Office door with decorated whiteboard
Underutilized Kanban board

And I’ll be adding a physical Kanban board soon. My new office is inching towards being all set up, and the magnetic white board on the door is now ready to be used for something more than drawings and notes from my children. (I have promised to leave the bottom 6 inches or so for them to draw on, though. Seeing their creations makes me happy.)
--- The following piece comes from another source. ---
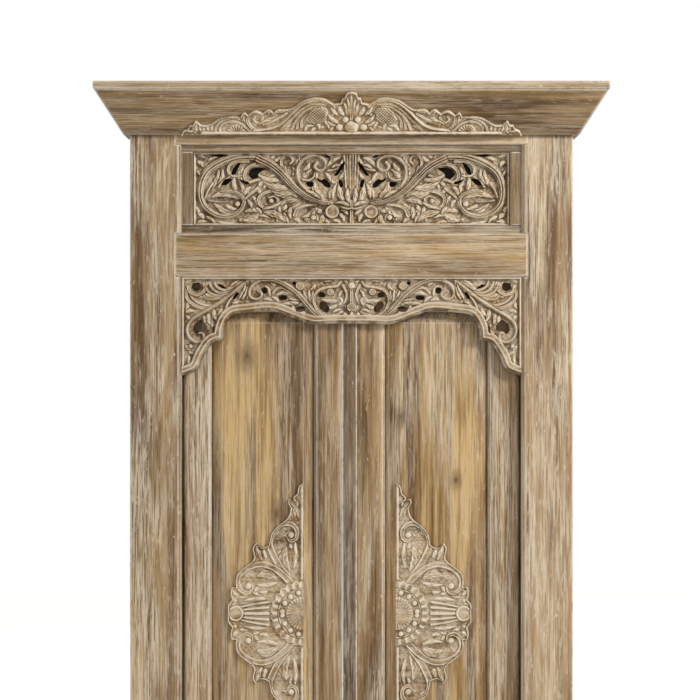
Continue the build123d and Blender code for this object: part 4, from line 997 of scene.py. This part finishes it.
drop_openings = (
    [(-364, -20), (-358, -26), (-342, -33), (-342, -28), (-354, -20)],
    [(-408, -115), (-399, -124), (-392, -135), (-396, -147), (-409, -147), (-420, -154), (-428, -149),
        (-430, -135), (-421, -123)],
    [(-430, -16), (-412, -16), (-410, -32), (-422, -38), (-434, -30)],
    [(-312, -40), (-306, -46), (-318, -60), (-322, -54)],
    [(-244, -30), (-232, -27), (-227, -36), (-233, -45), (-243, -41)],
    [(-199, -53), (-186, -50), (-174, -53), (-178, -61), (-194, -62)],
    [(-152, -86), (-143, -80), (-128, -81), (-126, -90), (-138, -95), (-149, -93)],
    [(-162, -17), (-156, -22), (-150, -16), (-156, -11)],
    [(-84, -66), (-72, -70), (-60, -84), (-66, -96), (-78, -92), (-88, -80)],
    [(-84, -40), (-72, -44), (-72, -54), (-88, -54), (-90, -46)],
    [(-376, -132), (-370, -136), (-372, -150), (-378, -150)],
)
drop_board = carved_board(
    "lambrequin_carving", mirrored(drop), drop_depth, (0, drop_high.y, drop_high.z), drop_openings,
)
drop_board.data.materials.append(carved_teak("lambrequin_carved_teak", (1.3, 0.2, 0.6), 0.75, 0.7))
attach(drop_board, "frame")
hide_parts("lambrequin")

# The crest: a board sawn to its outline, carved with scrolls, shells and a palmette, and
# pinned on the sloping face of the cornice, on the frame's middle line.
crest_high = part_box("crest_carving")[1]
slope = math.radians(31.64)
crest_height = 126.0
crest_depth = 11.4
crest_foot = (0, crest_high.y, crest_high.z - crest_height * math.cos(slope) * mm)
crest_rise = 8.5
crest = Carving((-463.5, 0.0), (0.0, 129.0), crest_rise)
crest_edge = lobed(
    (-458, 0), [(-452, 13), (-439, 19)], [(-434, 29), (-425, 30)], [(-418, 41), (-407, 31)],
    [(-384, 31), (-344, 52), (-296, 54)], [(-288, 66), (-278, 59)], [(-258, 71), (-238, 64)],
    [(-222, 75), (-208, 65)], [(-196, 75), (-163, 77), (-126, 101), (-82, 108), (-47, 90)],
    [(-36, 93), (-27, 95)], [(-24, 106), (-17, 109)], [(-12, 121), (0, 126)],
)
crest.leaves(
    (-396, 12, -398, 28, 2, 9), (-385, 12, -386, 29, 2, 9), (-374, 12, -374, 32, 2, 9),
    (-240, 14, -196, 16, 2, 9), (-200, 18, -172, 34, 3, 10), (-186, 14, -160, 30, 3, 10),
    (-60, 52, -44, 60, 3, 12), (-90, 14, -70, 26, 3, 11), (-58, 12, -44, 24, 3, 11),
    (-230, 44, -208, 50, 2, 9), (-224, 60, -212, 56, 2, 8), (-110, 12, -92, 22, 2, 10), full=0.7,
)
# the tail
crest.band([(-459, 2), (-450, 12), (-436, 13), (-420, 10)], 7, 6, 0.95, 0)
crest.leaves(
    (-426, 10, -431, 29, -3, 12, 0.9), (-416, 10, -417, 41, 2, 17),
    (-404, 12, -408, 30, 2, 10, 0.9),
)
# the shell with its ribs under two arches, and the leaf on them
crest.fan((-310, 8), 5, 27, 0, 180, 8, 0.9)
crest.band([(-354, 12), (-352, 26), (-338, 38), (-316, 41), (-296, 34), (-278, 18), (-268, 12)], 7, 8)
crest.band([(-366, 12), (-362, 26), (-350, 40), (-328, 49), (-300, 48), (-282, 36)], 8, 7)
crest.leaf((-284, 38), (-289, 66), 3, 17)
# the round scroll, the waves beside it and the leaf under them
crest.band([(-252, 12), (-268, 22), (-278, 38), (-276, 56), (-262, 67), (-246, 66), (-238, 54),
    (-242, 42), (-254, 38), (-262, 46), (-257, 56)], 10, 6)
crest.leaf((-252, 32), (-200, 44), 4, 12, 0.85)
crest.band([(-240, 60), (-226, 69), (-212, 62)], 7, 5, 1, 0)
crest.band([(-238, 32), (-214, 40), (-196, 50), (-174, 64)], 8, 8, 0.95)
crest.band([(-212, 62), (-198, 69), (-178, 70)], 7, 6, 0.95, 0)
crest.band([(-246, 14), (-214, 20), (-190, 30)], 7, 8, 0.9)
# the net-carved field: crossed cuts leave rows of small lozenges
net_edge = [(-124, 44), (-118, 62), (-99, 80), (-72, 81), (-62, 66), (-72, 42), (-98, 32), (-124, 44)]
net = distance_inside(crest.u, crest.v, through(net_edge, 6))
net_pitch = 8.0
rising = np.abs(np.sin(math.pi * (crest.u + crest.v) / net_pitch))
falling = np.abs(np.sin(math.pi * (crest.u - crest.v) / net_pitch))
crest.lay(everywhere, net, crest_rise * (0.35 + 0.6 * (1 - rising * falling) ** 2))
# the long reeded scroll that rises over it
for line, start_width, end_width in (
    ([(-134, 24), (-133, 44), (-119, 62)], 8, 6),
    ([(-146, 20), (-142, 44), (-126, 65), (-108, 76)], 8, 6),
    ([(-160, 16), (-150, 40), (-132, 64), (-106, 82), (-80, 86)], 8, 7),
    ([(-190, 16), (-168, 40), (-146, 64), (-122, 84), (-98, 92), (-66, 90)], 9, 8),
):
    crest.band(line, start_width, end_width, 0.92)
crest.band([(-262, 14), (-222, 19), (-198, 28), (-176, 46), (-154, 70), (-130, 91), (-104, 102),
    (-82, 103), (-62, 96), (-48, 85)], 9, 14, 1, 2)
# the leaves and the berries beside the palmette
crest.leaves(
    (-128, 12, -98, 28, 8, 13, 0.9), (-95, 38, -86, 16, 3, 12, 0.9), (-72, 42, -60, 18, 3, 14, 0.9),
    (-34, 34, -64, 64, 4, 15, 0.95), (-40, 28, -66, 44, 3, 12, 0.9),
    (-34, 58, -56, 86, 4, 13, 0.95), (-20, 58, -34, 86, 3, 15),
)
crest.bead((-33, 24), 10)
crest.bead((-16, 46), 9)
# the palmette
crest.leaves((-7, 52, -22, 98, -3, 14), (-4, 50, -13, 114, -3, 12))
crest.band([(0, 44), (0, 84), (0, 122)], 9, 7)
crest.bead((0, 24), 19, 0.95)
crest.band(crest_edge + [0, -2.2], 5, 5, 0.95, 0)
# the bead along the foot
foot_bead_middle, foot_bead_half, foot_bead_end = 8, 4, -404
from_foot_bead = np.abs(crest.v - foot_bead_middle)
foot_bead = 0.4 + 0.6 * np.sqrt(np.clip(1 - (from_foot_bead / foot_bead_half) ** 2, 0, 1))
on_foot_bead = (from_foot_bead < foot_bead_half) & (crest.u > foot_bead_end)
crest.height = np.where(on_foot_bead, crest_rise * foot_bead, crest.height)
crest_outline = np.vstack([crest_edge, [(past_middle, 126), (past_middle, 0), (-458, 0)]])
crest.inside = distance_inside(crest.u, crest.v, crest_outline)
crest_board = carved_board(
    "crest_board", mirrored(crest), crest_depth, crest_foot,
    upward=(0, -math.sin(slope), math.cos(slope)), out=(0, -math.cos(slope), -math.sin(slope)),
)
crest_board.data.materials.append(carved_teak("crest_carved_teak", (2.1, 0.9, 0.4), 0.95, 0.4))
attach(crest_board, "frame")
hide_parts("crest_carving")

# The half-round medallions: a pair of boards carved with two big scrolls each, a beaded
# half rosette in the middle, and leaves up to the tips, pinned over the leaves' panels.
medal_left_low, medal_left_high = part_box("left_medallion")
medal_right_low, medal_right_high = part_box("right_medallion")
medal_middle_z = (medal_left_low.z + medal_left_high.z) / 2
medal_depth = (medal_left_high.y - medal_left_low.y) / mm
medal_rise = 7.5
medal = Carving((-207.0, 0.0), (0.0, 357.0), medal_rise)
medal_edge = lobed(
    (0, 355), [(-12, 345), (-16, 326)], [(-27, 315), (-23, 307)],
    [(-37, 312), (-42, 303), (-34, 288)], [(-38, 269), (-49, 253), (-68, 239)],
    [(-85, 220), (-91, 201), (-94, 185)], [(-106, 179), (-117, 179), (-129, 192)],
    [(-138, 177), (-134, 152), (-142, 138)], [(-158, 127), (-179, 108), (-184, 87), (-183, 70)],
    [(-195, 70), (-198, 54), (-194, 37)], [(-205, 22), (-205, 0)],
)
# small leaves in the gaps, laid first
medal.leaves(
    (-14, 322, -32, 304, 3, 12), (-30, 290, -22, 262, 3, 12), (-70, 236, -84, 208, 4, 14),
    (-90, 190, -106, 180, 2, 11), (-60, 172, -84, 158, 3, 14), (-142, 132, -168, 116, 3, 12),
    (-176, 74, -190, 58, 3, 13), (-150, 52, -176, 44, 3, 14), (-120, 52, -140, 62, 3, 12),
    (-96, 60, -122, 60, 3, 13), (-34, 224, -58, 210, 3, 13), (-26, 252, -48, 240, 3, 12),
    (-120, 140, -132, 168, 3, 14), (-30, 176, -34, 196, 3, 12), (-184, 40, -196, 20, 3, 12),
    (-14, 276, -12, 250, 2, 10), (-102, 70, -118, 84, 3, 12), (-132, 58, -120, 74, 3, 12), full=0.7,
)
# the tip and its curled leaves
medal.leaves((-8, 296, -9, 352, 3, 16), (-16, 290, -28, 314, -5, 13, 0.95))
medal.band([(-10, 262), (-18, 284), (-30, 300), (-40, 306)], 8, 10, 0.9)
# the leaf with veins inside the upper scroll, and the stem that feeds it
medal.leaves((-40, 106, -44, 186, 12, 30, 0.85, 4, 0.1), (-26, 120, -24, 206, -5, 15, 0.85))
medal.band([(-48, 104), (-66, 130), (-80, 160), (-84, 184)], 9, 7, 0.95, 0)
# the upper scroll
medal.band([(-44, 100), (-66, 132), (-84, 166), (-92, 192), (-86, 216), (-68, 238), (-46, 246),
    (-26, 240), (-16, 222), (-20, 204), (-34, 198), (-42, 210)], 21, 9, 1)
medal.bead((-33, 214), 9)
# the crown leaves between the two scrolls
medal.leaves(
    (-100, 150, -107, 180, 3, 15), (-112, 146, -128, 190, 3, 17), (-122, 134, -138, 158, 3, 14),
    full=0.9,
)
# the big channel scroll, which winds in to its eye
medal.band([(-34, 84), (-56, 106), (-84, 126), (-112, 134), (-142, 128), (-166, 112), (-178, 92),
    (-174, 68), (-156, 56), (-142, 62), (-142, 74), (-150, 80)], 20, 9, 1)
medal.bead((-150, 74), 9)
medal.leaves(
    (-72, 96, -130, 100, -10, 26, 0.85, 4, 0.1), (-70, 84, -132, 78, 4, 15, 0.8),
    (-178, 50, -196, 68, 3, 14, 0.9), (-180, 34, -200, 42, 2, 13, 0.9),
)
# the half rosette: a ribbed disc, a ring of beads and gadroons outside it
from_middle = np.hypot(medal.u, medal.v)
angle = np.degrees(np.arctan2(medal.v, -medal.u))
disc_radius, bead_circle, gadroon_radius, rosette_radius = 47.0, 57.5, 68.0, 92.0
gadroons, ribs = 13, 16
scallop_depth, rim_gap, rim_width, hub_radius, rib_start = 6, 10, 1.8, 9, 30
gadroon = np.abs(np.sin(math.radians(1) * angle * gadroons))
gadroon_height = medal_rise * (0.38 + 0.52 * (1 - gadroon) ** 0.7)
gadroon_end = rosette_radius - scallop_depth * (1 - gadroon) - from_middle
medal.lay(everywhere, np.minimum(gadroon_end, from_middle - gadroon_radius), gadroon_height)
ring_ground = np.minimum(gadroon_radius + 1 - from_middle, from_middle - disc_radius + 1)
ring_rims = np.exp(-(((np.abs(from_middle - bead_circle) - rim_gap) / rim_width) ** 2))
medal.lay(everywhere, ring_ground, medal_rise * (0.42 + 0.5 * ring_rims))
rib = np.abs(np.cos(math.radians(1) * angle * ribs))
hub = from_middle < hub_radius
disc = 0.50 + 0.30 * rib * np.clip(from_middle / rib_start, 0, 1) + 0.2 * hub
medal.lay(everywhere, disc_radius - from_middle, medal_rise * disc)
for degrees in (5, 29, 53, 77):
    turn = math.radians(degrees)
    medal.bead((-bead_circle * math.cos(turn), bead_circle * math.sin(turn)), 8)
# the three ribs and the ring boss on the widest place
for rib_place, rib_width in ((0, 11), (15, 9), (28, 8)):
    medal.band([(-96, rib_place * 1.1), (-134, rib_place * 0.9), (-172, rib_place * 0.6)], rib_width,
        rib_width * 0.8, 0.85, 0)
medal.leaf((-100, 40), (-168, 34), -3, 14, 0.85)
medal.bead((-184, 0), 22, ring=True)
# the fillets along the flat side and the cut outline
fillet_half = 3.5
from_fillet = np.abs(-medal.u - fillet_half)
on_fillet = (from_fillet < fillet_half) & (from_middle > rosette_radius)
fillet = medal_rise * (0.5 + 0.5 * np.cos(math.pi * from_fillet / (2 * fillet_half)))
medal.height = np.where(on_fillet, fillet, medal.height)
medal.band(medal_edge + [2.2, 0], 5, 5, 0.92, 0)
medal_outline = np.vstack([[(past_middle, -2.0), (past_middle, 355)], medal_edge, [(-205, -2.0)]])
medal.inside = distance_inside(medal.u, medal.v, medal_outline)
# the foot line of the half isn't an edge, as the board goes on below it
medal.inside[:, 0] = medal.inside[:, 1]
for side, low, high in ((-1, medal_left_low, medal_left_high), (1, medal_right_low, medal_right_high)):
    side_name = "left" if side < 0 else "right"
    flat_side = high.x if side < 0 else low.x
    medal_board = carved_board(
        side_name + "_medallion_carving", mirrored(medal, about_foot=True), medal_depth,
        (flat_side, high.y, medal_middle_z), across=(-side, 0, 0),
    )
    medal_board.data.materials.append(
        carved_teak(side_name + "_medallion_teak", (0.7 * side, 0.3, 0.9), 1.0, 0.35))
    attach(medal_board, side_name + "_leaf")
    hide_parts(side_name + "_medallion")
Next, I need to work on respecting my own work preferences a bit more. As a manager, I was always aware of what sorts of environments or schedules would stress my team. Sometimes I could fix the problems (e.g., by storing the backlog for a team member who preferred short, focused goals lists), sometimes I couldn’t (e.g., I couldn’t fix the noisy open plan office). But I always acknowledged them and did my best. I can’t say the same for how I’ve treated myself over the last few months. I tolerate clutter in my workspace really well… until I don’t. Then it really bothers me until I organize everything. Thanks to the fact that we were in the process of a home remodel (to add the new office), my work space has been in disarray for most of the year. It started really bothering me a few weeks ago, but I kept telling myself I didn’t have time to deal with it. I should have made it a priority, and I now have.

Finally, there are times of the year during which non-work considerations will take priority, and the smart boss schedules around those instead of fighting against them. The end of the school year is one. The time between Thanksgiving and Christmas is another. I didn’t do a good job of scheduling around either of those things this year. Next year, I need to do better.

Maybe I need to explicitly imagine myself switching from the “worker” role to the “boss” role, so that I can make better long term decisions, for both my company and myself. Whether I resort to that or not, though, I am resolved that next year, I’ll be a better boss.